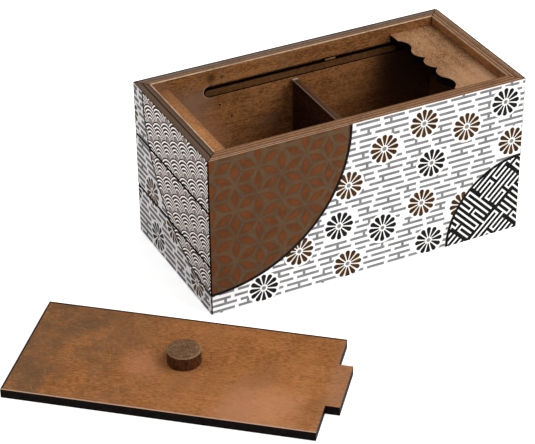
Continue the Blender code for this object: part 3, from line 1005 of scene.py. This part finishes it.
def shelf_marks(look, colour):
    """A painted highlight, paler and pinker, towards its front right corner, and a few dark stains.
    """
    # painted highlight towards the front right corner
    away = look.distance((66 * MM, -28 * MM, 0), "Z")
    away = look.maths("MULTIPLY_ADD", look.noise(110, 4, 0.65), 22 * MM, away)
    colour = look.mix(look.ramp(away, 40 * MM, 16 * MM, 0, 0.6), colour, (0.47, 0.26, 0.145))
    stains = look.ramp(look.noise(150, 5, 0.7), 0.58, 0.68, 0, 0.55)
    return look.mix(stains, colour, (0.12, 0.055, 0.024))


def divider_look():
    """Painted shade on its left face, a worn top edge that is light along the left, and a rubbed
    end.
    """
    node = "divider"
    low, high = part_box(node)
    look = Look("wood_divider", 0.62)
    colour, tone, height = wood(look, "Y", WALL)
    # painted shade on the left face
    shaded, _, _ = wood(look, "Y", DIVIDER_LEFT_SHADE)
    colour = look.mix(look.facing((-1, 0, 0)), colour, shaded)
    across = look.ramp(look.coordinate("X"), low[0], high[0], kind="LINEAR")
    top = look.stripes(
        across,
        (
            (0.00, (0.24, 0.155, 0.11)), (0.12, (0.13, 0.075, 0.048)), (0.24, (0.045, 0.021, 0.011)),
            (0.80, (0.075, 0.036, 0.017)), (1.00, (0.11, 0.052, 0.024)),
        ),
    )
    pale_end = look.ramp(look.coordinate("Y"), high[1] - 1.8 * MM, high[1] - 1.2 * MM, 0, 0.8)
    top = look.mix(pale_end, top, (0.36, 0.33, 0.27))
    glue = look.ramp(look.coordinate("Y"), high[1] - 1.7 * MM, high[1] - 1.2 * MM, 0, 0.8)
    colour = look.mix(glue, colour, (0.095, 0.060, 0.040))
    colour = look.mix(look.facing((0, 0, 1), 0.6), colour, top)
    look.bump(height, BUMP_DEPTH, BUMP_STRENGTH)
    return look.finish(colour, look.ramp(tone, 0, 1, *MATT))


def dress_boards():
    """Every wooden piece but the lid and its knob. Grain runs along the first axis named."""
    outward = {
        "front_outer_board": (0, -1, 0),
        "back_outer_board": (0, 1, 0),
        "right_outer_board": (1, 0, 0),
        "slat_top": (-1, 0, 0),
        "slat_middle": (-1, 0, 0),
        "slat_bottom": (-1, 0, 0),
    }
    for node, direction in outward.items():
        along, through = ("Y", "X") if direction[0] else ("X", "Y")
        dress(node, board_look(node, along, through, WALL, printed=direction))
    plain = (
        ("front_inner_board", "X", "Y", WALL, None),
        ("back_inner_board", "X", "Y", WALL, back_wall_marks),
        ("right_inner_board", "Y", "X", RIGHT_WALL, right_wall_shelf_shadow),
        ("left_inner_board", "Y", "X", WALL, left_wall_groove_shade),
        ("bottom_board", "X", "Z", WALL, None),
        ("left_ledge", "Y", "Z", LEDGE, ledge_marks),
        ("left_partition", "Y", "X", WALL, None),
        ("right_shelf", "Y", "Z", SHELF, shelf_marks),
        ("shelf_cleat_right", "Y", "X", WALL, None),
        ("shelf_cleat_front", "X", "Y", WALL, None),
        ("lock_bar", "X", "Y", BAR_SHADED_WOOD, None),
        ("lock_bar_finger", "X", "Y", SHELF, None),
        ("knob_dowel", "Z", "Z", PALE, None),
    )
    for node, along, through, tones, marks in plain:
        dress(node, board_look(node, along, through, tones, marks=marks))
    for slat in SLATS:
        dress(slat + "_key", board_look(slat + "_key", "Y", "Z", PALE, streak=0.3))
        dress(slat + "_keeper", board_look(slat + "_keeper", "Y", "X", PALE, streak=0.3))
    dress("divider", divider_look())


def lid_look(centre):
    """Mottled walnut: darker patches at the plain end, scratches, and edges burnt black.

    A painted highlight lies beside the knob, and paler places towards the front right corner and on
    the tab.
    """
    look = Look("wood_lid", roughness=0.58, specular=0.03, middle=centre, turn=LID_YAW)
    colour, tone, height = wood(look, "X", LID, streak=0.1)
    x = look.coordinate("X")
    y = look.coordinate("Y")
    clouds = look.ramp(look.noise(36, 6, 0.7), 0.33, 0.62, 0, 1.0)
    clouds = look.maths("MULTIPLY", clouds, look.ramp(x, 20 * MM, -52 * MM, 0.05, 0.9))
    colour = look.mix(clouds, colour, LID_CLOUD)
    pores = look.ramp(look.noise(stretched("X", 700, 1500), 3, 0.6), 0.54, 0.72, 0, 0.4)
    colour = look.mix(pores, colour, LID_PORE)
    for turn in (0.5, -0.7, 1.25):
        lines = look.noise((170, 1500, 400), 3, 0.6, turn)
        colour = look.mix(look.ramp(lines, 0.56, 0.74, 0, 0.17), colour, LID_SCRATCH)
    # painted highlight beside the knob
    knob_highlight = look.distance((-13 * MM, -3 * MM, 0), "Z")
    colour = look.mix(look.ramp(knob_highlight, 13 * MM, 2 * MM, 0, 0.4), colour, LID_KNOB_HIGHLIGHT)
    rosy = look.distance((38 * MM, -22 * MM, 0), "Z")
    rosy = look.maths("MULTIPLY_ADD", look.noise(70, 4, 0.6), 26 * MM, rosy)
    colour = look.mix(look.ramp(rosy, 38 * MM, 20 * MM, 0, 0.45), colour, LID_ROSY)
    at_tab = look.ramp(x, LID_HALF[0] - 4 * MM, LID_HALF[0] + 2 * MM, 0, 0.2)
    colour = look.mix(at_tab, colour, LID_TAB)
    back = look.ramp(y, LID_HALF[1] - 1.2 * MM, LID_HALF[1] - 0.5 * MM)
    plain_end = look.ramp(x, -LID_HALF[0] + 1.0 * MM, -LID_HALF[0] + 0.4 * MM)
    colour = look.mix(look.maths("MAXIMUM", back, plain_end), colour, BURNT[1])
    arris = look.ramp(y, -LID_HALF[1] + 0.9 * MM, -LID_HALF[1] + 0.3 * MM, 0, 0.75)
    colour = look.mix(arris, colour, LID_ARRIS)
    flat = look.maths("ADD", look.facing((0, 0, 1)), look.facing((0, 0, -1)), clamp=True)
    colour = look.mix(flat, burnt(look), colour)
    look.bump(height, BUMP_DEPTH, BUMP_STRENGTH)
    return look.finish(colour, look.ramp(tone, 0, 1, 0.66, 0.50))


def knob_look(centre):
    """Turned wood: speckled end grain on top, darker round the side."""
    look = Look("wood_knob", roughness=0.55, middle=centre)
    top, tone, height = wood(look, "Z", KNOB_TOP)
    side, _, _ = wood(look, "Z", KNOB_SIDE)
    specks = look.ramp(look.noise(1500, 3, 0.6), 0.46, 0.66, 0, 0.5)
    top = look.mix(specks, top, (0.05, 0.023, 0.010))
    rise = look.add("ShaderNodeSeparateXYZ", {0: look.normal}, output="XYZ".index("Z"))
    arris = look.maths("MULTIPLY", look.ramp(rise, 0.2, 0.5), look.ramp(rise, 0.95, 0.85))
    upward = look.ramp(rise, 0.5, 0.9)
    look.bump(height, 0.15 * MM, BUMP_STRENGTH)
    colour = look.mix(upward, side, top)
    colour = look.mix(look.maths("MULTIPLY", arris, 0.4), colour, (0.29, 0.18, 0.11))
    return look.finish(colour, look.ramp(tone, 0, 1, 0.64, 0.46))


def dress_lid():
    mounts = {mount["name"]: mount["pos_m"] for mount in frame["record"]["mounts"]}
    dress("lid_board", lid_look(mounts["lid_face"]))
    low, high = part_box("lid_knob")
    dress("lid_knob", knob_look(((low[0] + high[0]) / 2, (low[1] + high[1]) / 2, 0)))


# ---------------------------------------------------------------- the studio

def new_mesh_object(name, points, faces, material):
    mesh = bpy.data.meshes.new(name)
    mesh.from_pydata(points, [], faces)
    mesh.materials.append(material)
    piece = bpy.data.objects.new(name, mesh)
    bpy.context.scene.collection.objects.link(piece)
    return piece


def make_floor():
    look = Look("floor", roughness=0.9, specular=0.1)
    colour = look.mix(look.noise(3, 2, 0.5), (0.90, 0.90, 0.90), (0.92, 0.92, 0.92))
    look.shader.inputs["Emission Color"].default_value = (1, 1, 1, 1)
    look.shader.inputs["Emission Strength"].default_value = FLOOR_GLOW
    sides = ((-1, -1), (1, -1), (1, 1), (-1, 1))
    corners = [(x * FLOOR_HALF, y * FLOOR_HALF, -FLOOR_DROP) for x, y in sides]
    new_mesh_object("floor", corners, [(0, 1, 2, 3)], look.finish(colour))


def make_light():
    scene = bpy.context.scene
    scene.view_settings.view_transform = "Standard"
    world = bpy.data.worlds.new("studio")
    world.use_nodes = True
    background = world.node_tree.nodes["Background"]
    background.inputs["Color"].default_value = (1, 1, 1, 1)
    background.inputs["Strength"].default_value = SKY
    scene.world = world
    key = bpy.data.lights.new("key", "SUN")
    key.energy = KEY_STRENGTH
    key.angle = KEY_SPREAD
    lamp = bpy.data.objects.new("key", key)
    lamp.rotation_euler = Vector(KEY_FROM).to_track_quat("Z", "Y").to_euler()
    scene.collection.objects.link(lamp)


def make_camera():
    level = math.cos(ELEVATION)
    back = Vector((math.sin(AZIMUTH) * level, -math.cos(AZIMUTH) * level, math.sin(ELEVATION)))
    right = Vector((0, 0, 1)).cross(back).normalized()
    up = back.cross(right)
    turned_right = math.cos(ROLL) * right + math.sin(ROLL) * up
    turned_up = math.cos(ROLL) * up - math.sin(ROLL) * right
    camera = bpy.data.cameras.new("camera")
    camera.lens = LENS_MM
    holder = bpy.data.objects.new("camera", camera)
    turn = Matrix((turned_right, turned_up, back)).transposed().to_4x4()
    place = AIM_RIGHT * turned_right + AIM_UP * turned_up + DISTANCE * back
    holder.matrix_world = Matrix.Translation(place) @ turn
    bpy.context.scene.collection.objects.link(holder)
    bpy.context.scene.camera = holder


make_camera()
make_light()
make_floor()
dress_boards()
dress_lid()
make_print()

*What this task involves*: Word for word, reproduce the listing above from its start up to and including the line that has "return look.finish(colour, look.ramp(tone, 0, 1, *MATT))". Give only those lines.

*Correct answer*:
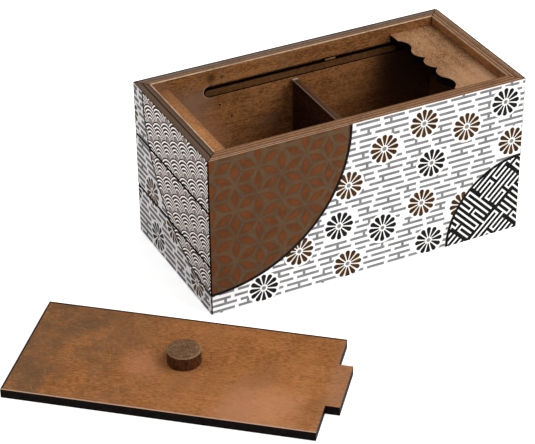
Continue the Blender code for this object: part 3, from line 1005 of scene.py. This part finishes it.
def shelf_marks(look, colour):
    """A painted highlight, paler and pinker, towards its front right corner, and a few dark stains.
    """
    # painted highlight towards the front right corner
    away = look.distance((66 * MM, -28 * MM, 0), "Z")
    away = look.maths("MULTIPLY_ADD", look.noise(110, 4, 0.65), 22 * MM, away)
    colour = look.mix(look.ramp(away, 40 * MM, 16 * MM, 0, 0.6), colour, (0.47, 0.26, 0.145))
    stains = look.ramp(look.noise(150, 5, 0.7), 0.58, 0.68, 0, 0.55)
    return look.mix(stains, colour, (0.12, 0.055, 0.024))


def divider_look():
    """Painted shade on its left face, a worn top edge that is light along the left, and a rubbed
    end.
    """
    node = "divider"
    low, high = part_box(node)
    look = Look("wood_divider", 0.62)
    colour, tone, height = wood(look, "Y", WALL)
    # painted shade on the left face
    shaded, _, _ = wood(look, "Y", DIVIDER_LEFT_SHADE)
    colour = look.mix(look.facing((-1, 0, 0)), colour, shaded)
    across = look.ramp(look.coordinate("X"), low[0], high[0], kind="LINEAR")
    top = look.stripes(
        across,
        (
            (0.00, (0.24, 0.155, 0.11)), (0.12, (0.13, 0.075, 0.048)), (0.24, (0.045, 0.021, 0.011)),
            (0.80, (0.075, 0.036, 0.017)), (1.00, (0.11, 0.052, 0.024)),
        ),
    )
    pale_end = look.ramp(look.coordinate("Y"), high[1] - 1.8 * MM, high[1] - 1.2 * MM, 0, 0.8)
    top = look.mix(pale_end, top, (0.36, 0.33, 0.27))
    glue = look.ramp(look.coordinate("Y"), high[1] - 1.7 * MM, high[1] - 1.2 * MM, 0, 0.8)
    colour = look.mix(glue, colour, (0.095, 0.060, 0.040))
    colour = look.mix(look.facing((0, 0, 1), 0.6), colour, top)
    look.bump(height, BUMP_DEPTH, BUMP_STRENGTH)
    return look.finish(colour, look.ramp(tone, 0, 1, *MATT))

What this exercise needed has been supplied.